Moins d’enrobage sur ce 2008 que sur le 2009 mais ce n’est pas pour autant plus fluide.
L’amertume en final rehausse un petit coté bâton de réglisse qui achève de me régaler.
Un peu plus tard et sans doute après quelques agitations dues aux discussions animées, mon verre me renvoie de très jolies notes de menthol ou d’eucalyptus je ne sais jamais.
glou glou
CdR 1996
Alors que les commentaires allaient bon train sur les qualités de ce 2008 mais aussi sur les craintes que ce millésime ne nous permettrait pas autant d’éloges d'ici quelques années, Laurent nous abandonne quelques minutes, amusé autant que piqué, pour revenir avec une bouteille qu'il nous propose de goûter.

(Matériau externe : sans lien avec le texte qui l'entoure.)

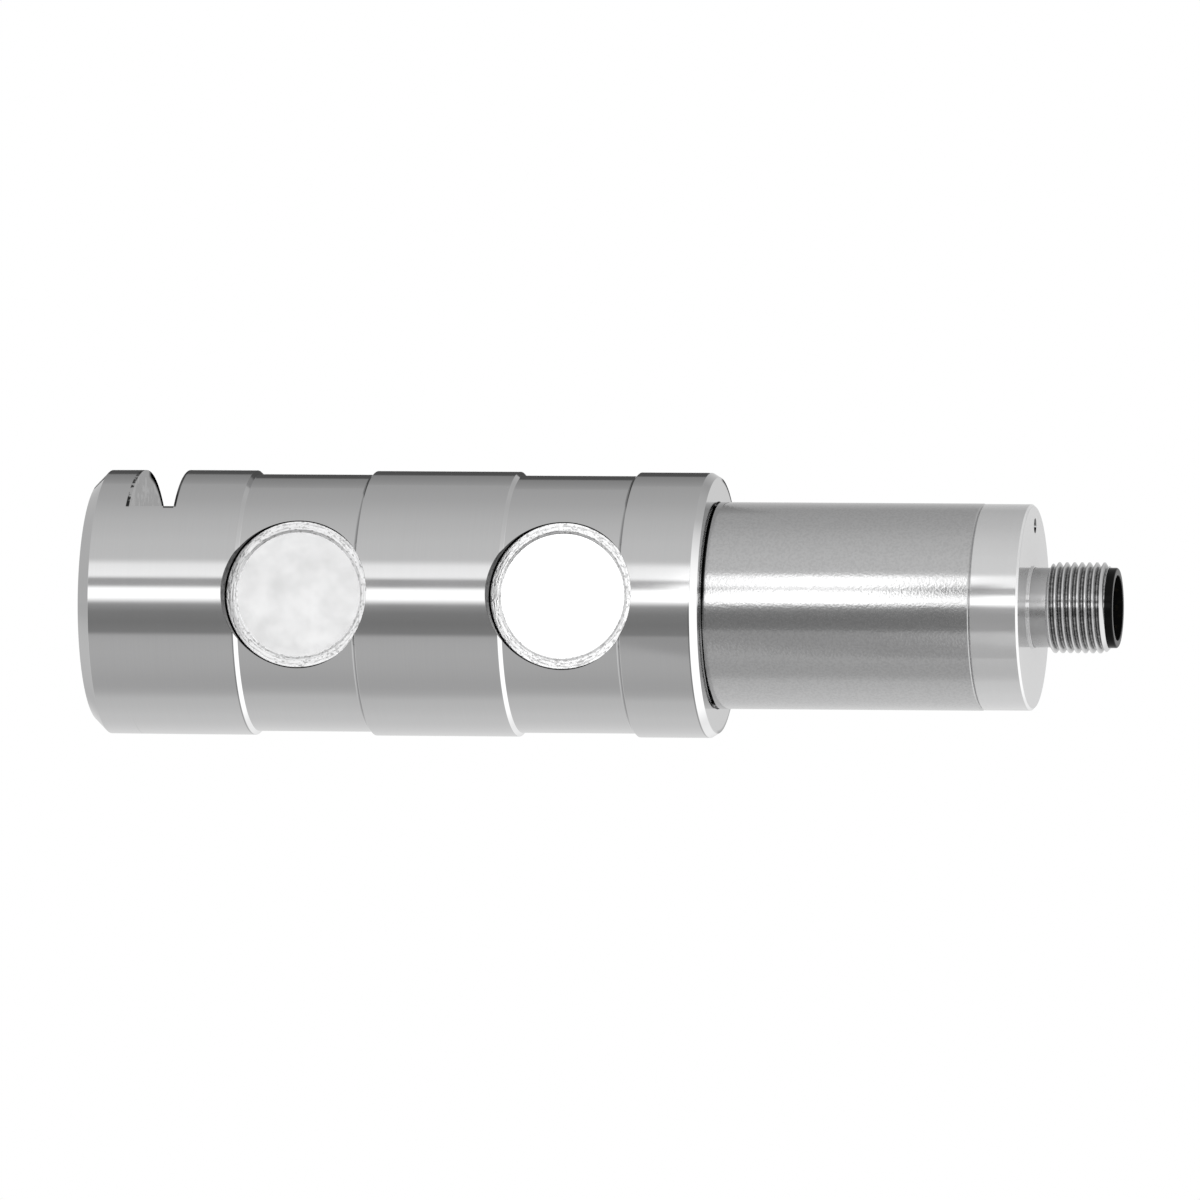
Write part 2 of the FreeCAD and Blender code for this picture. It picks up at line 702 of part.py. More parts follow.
# Rings that hold the board's ends, each with a slot across it
def make_board_rings():
    slot_floor = ring_gap
    for name, across, angle in (
        ("board_ring_left", spigot_end, 0),
        ("board_ring_right", cap_spigot_end, 180),
    ):
        body = turned_body(name, [
            ("0", ring_bore_radius),
            ("0", spigot_radius),
            ("Sizes.ring_width", spigot_radius),
            ("Sizes.ring_width", ring_bore_radius),
        ])
        sketch = new_sketch(body, name + "_slot_outline", "XY_Plane")
        reach = f"{board_half_width} + Sizes.board_play"
        draw_outline(sketch, [
            (slot_floor, f"-({reach})"),
            ("Sizes.ring_width", f"-({reach})"),
            ("Sizes.ring_width", reach),
            (slot_floor, reach),
        ])
        height = "Sizes.board_thickness + 2 * Sizes.board_play"
        cut_sketch(body, sketch, name + "_slot", length=height, symmetric=True)
        place(body, across, turn=FreeCAD.Rotation(FreeCAD.Vector(0, 0, 1), angle))


# Amplifier board and what is soldered to it
def make_amplifier():
    board_length = f"({board_right} - {board_left})"
    board = box("amplifier_board", board_length, f"2 * {board_half_width}",
                "Sizes.board_thickness", board_left, f"-{board_half_width}", f"-{half_board}")
    finished.append(board)

    strip_height = f"{contact_side} - Sizes.hookup_radius - {half_board}"
    strip_start = f"{board_right} - Sizes.strip_length"
    for name, up in (
        ("upper_solder_strip", half_board),
        ("lower_solder_strip", f"-{half_board} - ({strip_height})"),
    ):
        strip = box(name, "Sizes.strip_length", "2 * Sizes.strip_half_width",
                    strip_height, strip_start, "-Sizes.strip_half_width", up)
        finished.append(strip)

    chip_start = f"{board_left} + Sizes.chip_offset"
    leg_half = "(Sizes.chip_width / 2 + Sizes.chip_leg_reach)"
    package = box("chip_package", "Sizes.chip_length", "Sizes.chip_width",
                  "Sizes.chip_height", chip_start, "-Sizes.chip_width / 2", half_board)
    legs = box("chip_legs", "Sizes.chip_length", f"2 * {leg_half}",
               "Sizes.chip_leg_height", chip_start, f"-{leg_half}", half_board)
    fused("amplifier_chip", [package, legs])

    for name, side in (("zero_trimmer", "-1"), ("span_trimmer", "1")):
        start = f"{board_left} + Sizes.trimmer_offset"
        middle = f"{side} * ({board_half_width} - Sizes.trimmer_edge_inset)"
        block = box(name + "_block", "Sizes.trimmer_length", "Sizes.trimmer_width",
                    "Sizes.trimmer_height", start, f"{middle} - Sizes.trimmer_width / 2",
                    half_board)
        screw = document.addObject("Part::Cylinder", name + "_screw")
        bind(screw, Radius="Sizes.trimmer_screw_radius",
             Height="Sizes.trimmer_height + Sizes.trimmer_screw_height")
        place(screw, f"{start} + Sizes.trimmer_length / 2", middle, half_board)
        fused(name, [block, screw])

    for name, side in (("supply_capacitor", "-1"), ("output_capacitor", "1")):
        can = document.addObject("Part::Cylinder", name)
        bind(can, Radius="Sizes.capacitor_radius", Height="Sizes.capacitor_height")
        place(can, f"{board_left} + Sizes.capacitor_offset",
              f"{side} * Sizes.capacitor_spread",
              f"-{half_board} - Sizes.capacitor_height")
        finished.append(can)


make_pin_body()
make_covers()
make_gauges()
make_terminals()
make_gauge_leads()
make_housing_tube()
make_end_cap()
make_seals()
make_connector_shell()
make_lock_nut()
make_connector_insert()
make_contacts()
make_hookup_leads()
make_board_rings()
make_amplifier()
document.recompute()

for item in document.Objects:
    if "Invalid" in item.State or "Error" in item.State:
        raise ValueError(f"{item.Label} failed: {item.State}")

os.makedirs("parts", exist_ok=True)
for piece in finished:
    shape = piece.Shape
    if shape.isNull() or not shape.isValid() or not shape.Solids:
        raise ValueError(f"{piece.Label} is not a valid solid")
    shape.exportStep(f"parts/{piece.Label}.step")
    print(f"{piece.Label}: {shape.Volume:.2f} mm3, {len(shape.Solids)} solid")
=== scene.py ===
import json
import math

import bpy
import numpy as np
from mathutils import Matrix, Vector


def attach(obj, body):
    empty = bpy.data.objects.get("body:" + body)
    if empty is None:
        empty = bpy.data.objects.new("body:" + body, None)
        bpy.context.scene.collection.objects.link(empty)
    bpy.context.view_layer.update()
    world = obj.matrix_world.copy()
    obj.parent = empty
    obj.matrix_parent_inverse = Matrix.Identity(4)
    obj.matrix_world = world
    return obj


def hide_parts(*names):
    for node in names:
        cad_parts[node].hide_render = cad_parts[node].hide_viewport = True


# Looks of the shear pin load cell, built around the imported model.
# Lengths in the dictionaries are millimetres, angles are degrees.
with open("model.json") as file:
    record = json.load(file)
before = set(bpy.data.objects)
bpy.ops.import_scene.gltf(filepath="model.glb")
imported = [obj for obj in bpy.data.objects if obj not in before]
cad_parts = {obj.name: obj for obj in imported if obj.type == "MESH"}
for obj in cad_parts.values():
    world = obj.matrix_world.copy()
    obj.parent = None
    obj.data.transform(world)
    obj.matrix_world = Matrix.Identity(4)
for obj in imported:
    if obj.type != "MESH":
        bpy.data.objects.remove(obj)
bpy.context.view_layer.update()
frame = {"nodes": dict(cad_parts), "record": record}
nodes = frame["nodes"]
mm = 0.001
tiny = 1e-12  # stands in for nothing where a number is divided by
print("frame loaded,", len(nodes), "nodes")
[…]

Impression générale: un très beau Châteauneuf. Un peu évolué mais sur le fruit et d'une grande finesse.
A ce stade de la discussion nombreux sont ceux qui ajoutent Laurent au cercle très fermé de ceux qui en Châteauneuf ont réussi leur 2002 à l'instar d'Emmanuel Reynaud à Rayas.

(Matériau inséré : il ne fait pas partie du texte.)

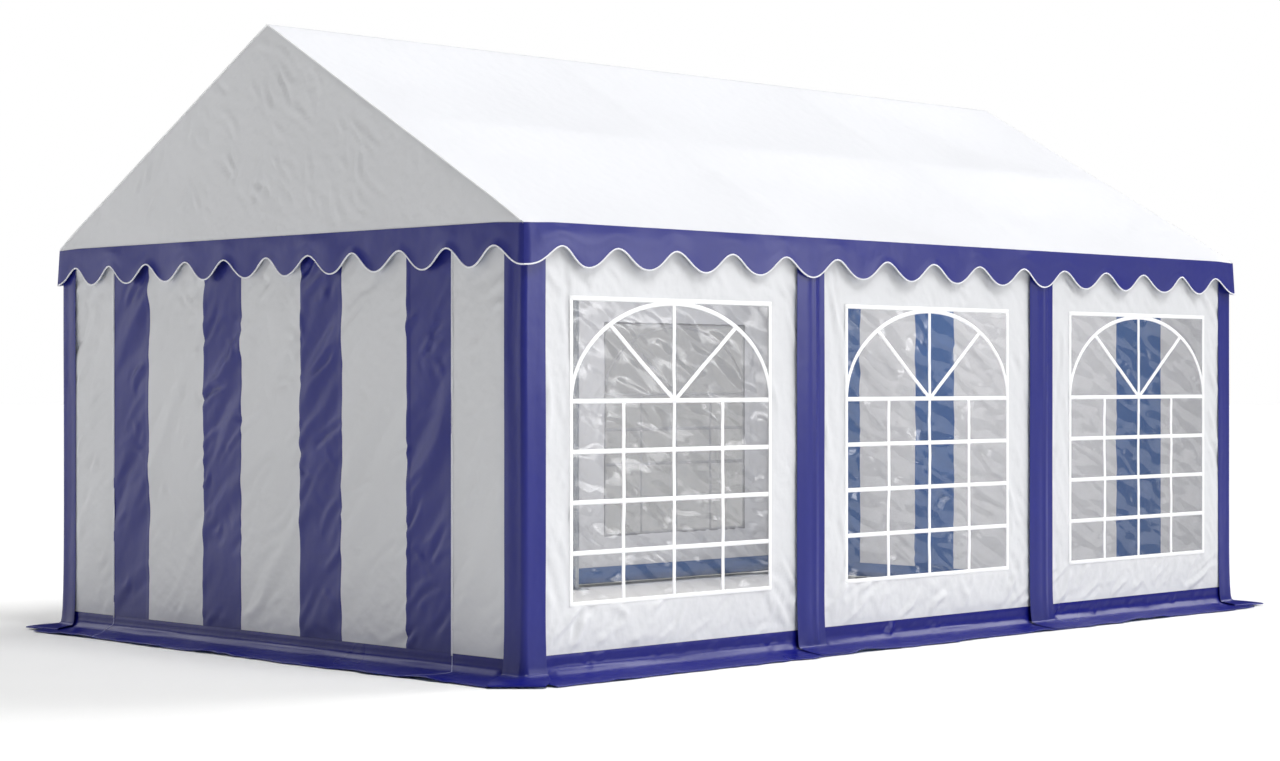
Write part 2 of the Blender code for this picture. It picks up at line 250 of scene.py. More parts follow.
def galvanised_steel(tree, place):
    """Steel tube dipped in molten zinc: dull silver, with the zinc's crystals as large pale flakes."""
    flakes = add_node(tree, "ShaderNodeTexVoronoi", {"Scale": 1 / 0.014, "Randomness": 1.0},
                      {"Vector": place}, feature="F1")
    color = add_node(tree, "ShaderNodeMix", {6: srgb("#BEC3C7"), 7: srgb("#DADDDF")},
                     {0: flakes.outputs["Color"]}, data_type="RGBA")
    rough = add_node(tree, "ShaderNodeMapRange", {"To Min": 0.38, "To Max": 0.58},
                     {"Value": flakes.outputs["Color"]})
    return add_node(tree, "ShaderNodeBsdfPrincipled", {"Metallic": 1.0},
                    {"Base Color": color.outputs[2], "Roughness": rough})


def painted_board(tree, place):
    """Matt white sweep of painted board."""
    grain = add_node(tree, "ShaderNodeTexNoise", {"Scale": 1 / 0.6, "Detail": 3.0}, {"Vector": place})
    color = add_node(tree, "ShaderNodeMix", {6: srgb("#FCFCFB"), 7: srgb("#FAFAF9")},
                     {0: grain}, data_type="RGBA")
    return add_node(tree, "ShaderNodeBsdfPrincipled", {"Roughness": 0.95, "Specular IOR Level": 0.1},
                    {"Base Color": color.outputs[2]})


WHITE = material("white PVC-coated tarpaulin", tarpaulin, "#DFE0E3", "#DCDDE0", 0.46, 0.3, 0.006)
# Painted light: the roof takes a lighter copy of the walls' white tarpaulin, standing in for the brighter
# light on top.
ROOF_WHITE_PAINTED_LIGHT = material("white PVC-coated roof tarpaulin, lighter as painted light", tarpaulin, "#E8E9ED", "#E6E7EB", 0.5, 0.25)
BLUE = material("blue PVC-coated tarpaulin", tarpaulin, "#22277F", "#1D2275", 0.41, 0.46, 0.002)
COVER_BLUE = material("blue PVC-coated post cloth", tarpaulin, "#22277F", "#1D2275", 0.34, 0.36, 0.002)
# Painted shade: the foot cloth is a darker copy of the blue tarpaulin, standing in for the shade on the
# tent's feet.
FOOT_BLUE_PAINTED_SHADE = material("blue PVC-coated foot cloth, darkened as painted shade", tarpaulin, "#14197C", "#111573", 0.32, 0.26, 0.002)
# Painted light: the inner faces of blue cloth take this lighter steel blue, which stands in for daylight
# shining through the cloth.
BLUE_INSIDE_PAINTED_DAYLIGHT = material("blue PVC-coated tarpaulin with daylight behind it", tarpaulin,
                       "#2F61A2", "#2B5896", 0.5, 0.3)
CUT_EDGE = material("cut edge of blue tarpaulin, with its pale core", tarpaulin,
                    "#9EA2D0", "#B3B6DC", 0.5, 0.3)
CLEAR = material("clear PVC foil", clear_foil)
STRIP = material("welded white PVC strip", white_film, 0.0)
# Painted light: this strip glows from within, an emission standing in for daylight through the film.
STRIP_BACK_PAINTED_GLOW = material("welded white PVC strip with daylight behind it", white_film, 0.27)
BINDING = material("polyester edge binding", braid)
STEEL = material("hot-dip galvanised steel", galvanised_steel)
FLOOR = material("matt white floor", painted_board)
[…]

Le sourire de Laurent s'agrandit pour nous livrer, non seulement le millésime: 1996 qui ne fut pas plus facile que 2002 selon ses dires, mais qui plus est l'appellation: Côte du Rhône !
La couleur de ce vin trahit une belle évolution, pourtant le vin est, au nez, certes un peu sur des notes de viande élégantes, mais aussi sur des belles notes d’orangette, de fruits rouges confits. Une grande acidité en bouche et encore beaucoup d’élégance et de finesse.
glou glou
La suite de notre dégustation s’est faite autour d’un sympathique pic-nic. Malheureusement les, à priori belles, bouteilles qui l’accompagnaient ne se sont pas révélées sous leur plus beau jour.
Sans doute une illustration de cette discussion, où mon esprit rationaliste trouvait à redire, mais qui je dois avouer ce jour là s’est tristement vérifiée : « pourquoi le vin se boit mal sous mistral? ». A ce propose d’ailleurs Laurent suppose que la pression est plus responsable que le vent sur la qualité de la dégustation.
Histoire d’orienter les apports, Seb avait choisi comme thème deux millésimes 2002 (pas fastoche) et 2006. Avec comme condition supplémentaire aucun vin de la vallée du Rhône.
Mes notes sont sommaires ou inexistantes, mais d’abord nous étions à table et ensuite plusieurs bouteilles furent des déceptions. Tous les vins sont goûtés à l’aveugle.
Riesling Spätlese DR Loosen Urziger 2003
Nez discret mais très élégant et fin sur les agrumes et les épices douce.
La bouche en revanche est une explosion d’ananas, de verveine et de « paic ».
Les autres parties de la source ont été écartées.